*What this task involves:*
The material below contains a line with "Recreate this object" and a line with "wasm.setup();". Copy exactly those two lines and all lines between them.

(Entries taken from a collection)

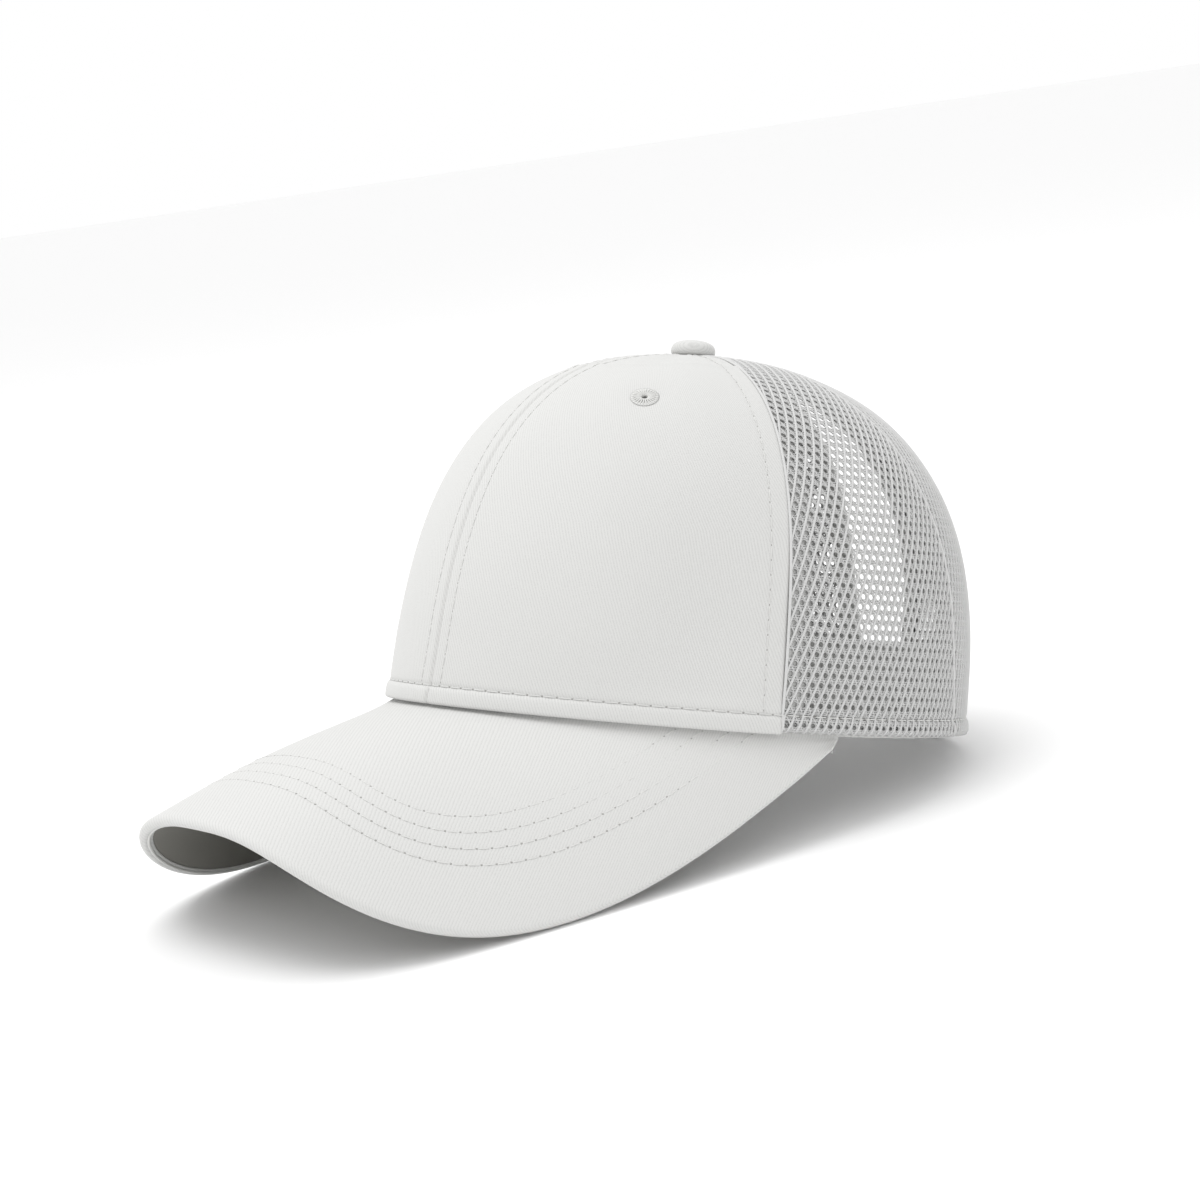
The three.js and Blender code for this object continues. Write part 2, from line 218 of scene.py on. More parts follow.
def crown_at(angle, turn, depth):
    """A point of the crown at an angle, turned up from the rim (0) to the apex (1)."""
    angle, turn, depth = np.broadcast_arrays(angle, turn, depth)
    bend = turn * math.pi / 2
    lean = around("lean", angle)
    climb = np.sin(bend) ** (2 / around("shoulder", angle))
    dome = np.maximum(np.cos(bend), 0) ** (2 / DOME_FULLNESS)
    reach = (1 - lean) * dome + lean * (1 - climb)
    rim = rim_point(angle, depth)
    height = mix(rim[..., 2], CROWN_HEIGHT - depth, climb)
    return np.stack([rim[..., 0] * reach, rim[..., 1] * reach, height], -1)


class Profiles:
    """The crown's upright profiles, followed by their length, in a table over the angles."""

    def __init__(self, angles=361, steps=801):
        self.angles = np.linspace(0, math.pi, angles)
        self.shares = np.linspace(0, 1, steps)
        turns = self.shares ** 2
        points = crown_at(self.angles[:, None], turns[None, :], 0)
        stretches = np.linalg.norm(np.diff(points, axis=1), axis=2)
        lengths = np.concatenate([np.zeros((angles, 1)), np.cumsum(stretches, axis=1)], axis=1)
        self.totals = lengths[:, -1]
        self.turns = np.array([np.interp(self.shares * row[-1], row, turns) for row in lengths])

    def total(self, angle):
        return np.interp(from_front(angle), self.angles, self.totals)

    def turn_at(self, angle, up):
        column = from_front(angle) / math.pi * (len(self.angles) - 1)
        row = np.clip(up / self.total(angle), 0, 1) * (len(self.shares) - 1)
        i = np.minimum(column.astype(int), len(self.angles) - 2)
        j = np.minimum(row.astype(int), len(self.shares) - 2)
        a, b = column - i, row - j
        low = mix(self.turns[i, j], self.turns[i, j + 1], b)
        high = mix(self.turns[i + 1, j], self.turns[i + 1, j + 1], b)
        return mix(low, high, a)


PROFILES = Profiles()


def crown(angle, up, depth=0.0):
    """A point of the crown at a length up the cloth, depth below its outer face."""
    angle, up = np.broadcast_arrays(np.asarray(angle, float), np.asarray(up, float))
    return crown_at(angle, PROFILES.turn_at(angle, up), depth)


def profile_end(angle):
    return PROFILES.total(angle) - TOP_HOLE_RADIUS


def crown_out(angle, up):
    """The crown's outward direction."""
    round_it = crown(angle + 0.01, up) - crown(angle - 0.01, up)
    up_it = crown(angle, up + 0.5) - crown(angle, up - 0.5)
    return unit(np.cross(round_it, up_it))


def girth(angle, up):
    """Millimetres round the crown for each radian."""
    return np.linalg.norm(crown(angle + 0.01, up) - crown(angle - 0.01, up), axis=-1) / 0.02


def front_seam(up):
    end = profile_end(FRONT_SEAM[0])
    return mix(*FRONT_SEAM, np.clip(up / end, 0, 1))


def back_seam(up):
    end = profile_end(BACK_SEAM[0])
    return mix(*BACK_SEAM, np.clip(up / end, 0, 1))


def distance_out(angle, up):
    return np.linalg.norm(crown(angle, up)[..., :2], axis=-1)


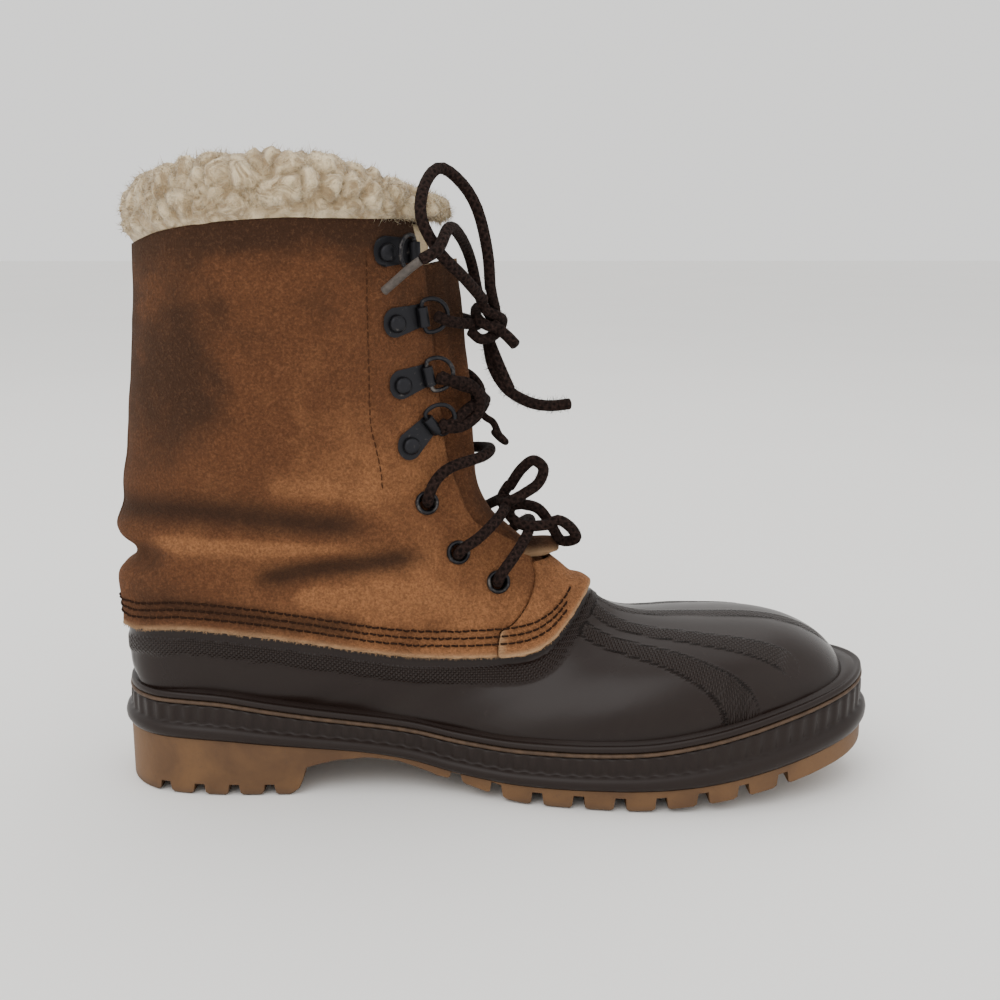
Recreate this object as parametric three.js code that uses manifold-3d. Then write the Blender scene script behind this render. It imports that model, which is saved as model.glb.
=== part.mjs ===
// A left pac boot: rubber shell on a lugged sole, suede shaft laced over a bellows tongue, felt liner
// with a fleece cuff. Millimetres. +X to the toe, +Z up, inner (big toe) side at -Y.
// The origin is on the floor, under the middle of the heel.
import * as THREE from 'three';
import { mergeVertices } from 'three/addons/utils/BufferGeometryUtils.js';
import Module from 'manifold-3d';

const wasm = await Module();
wasm.setup();

// Driving dimensions
const soleLength = 316;
const ballWidth = 115;
const heelBehind = 42;      // from the origin back to the heel's end
const shaftHeight = 233;    // floor to the collar's front corner
const ankleHeight = 98;     // floor to the crease at the back of the ankle
const shaftWidth = 97;      // across the collar
const toeHeight = 67.5;     // floor to the top of the toe box
const instepHeight = 107;   // floor to the foot of the throat
const heelStack = 25;       // thickness of the gum outsole at the heel
const sidewallHeight = 20;  // dark band, gum edge to ledge, at the ball
const sidewallWall = 4;     // how thick the dark ring is
const toeSpring = 17;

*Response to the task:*
Recreate this object as parametric three.js code that uses manifold-3d. Then write the Blender scene script behind this render. It imports that model, which is saved as model.glb.
=== part.mjs ===
// A left pac boot: rubber shell on a lugged sole, suede shaft laced over a bellows tongue, felt liner
// with a fleece cuff. Millimetres. +X to the toe, +Z up, inner (big toe) side at -Y.
// The origin is on the floor, under the middle of the heel.
import * as THREE from 'three';
import { mergeVertices } from 'three/addons/utils/BufferGeometryUtils.js';
import Module from 'manifold-3d';

const wasm = await Module();
wasm.setup();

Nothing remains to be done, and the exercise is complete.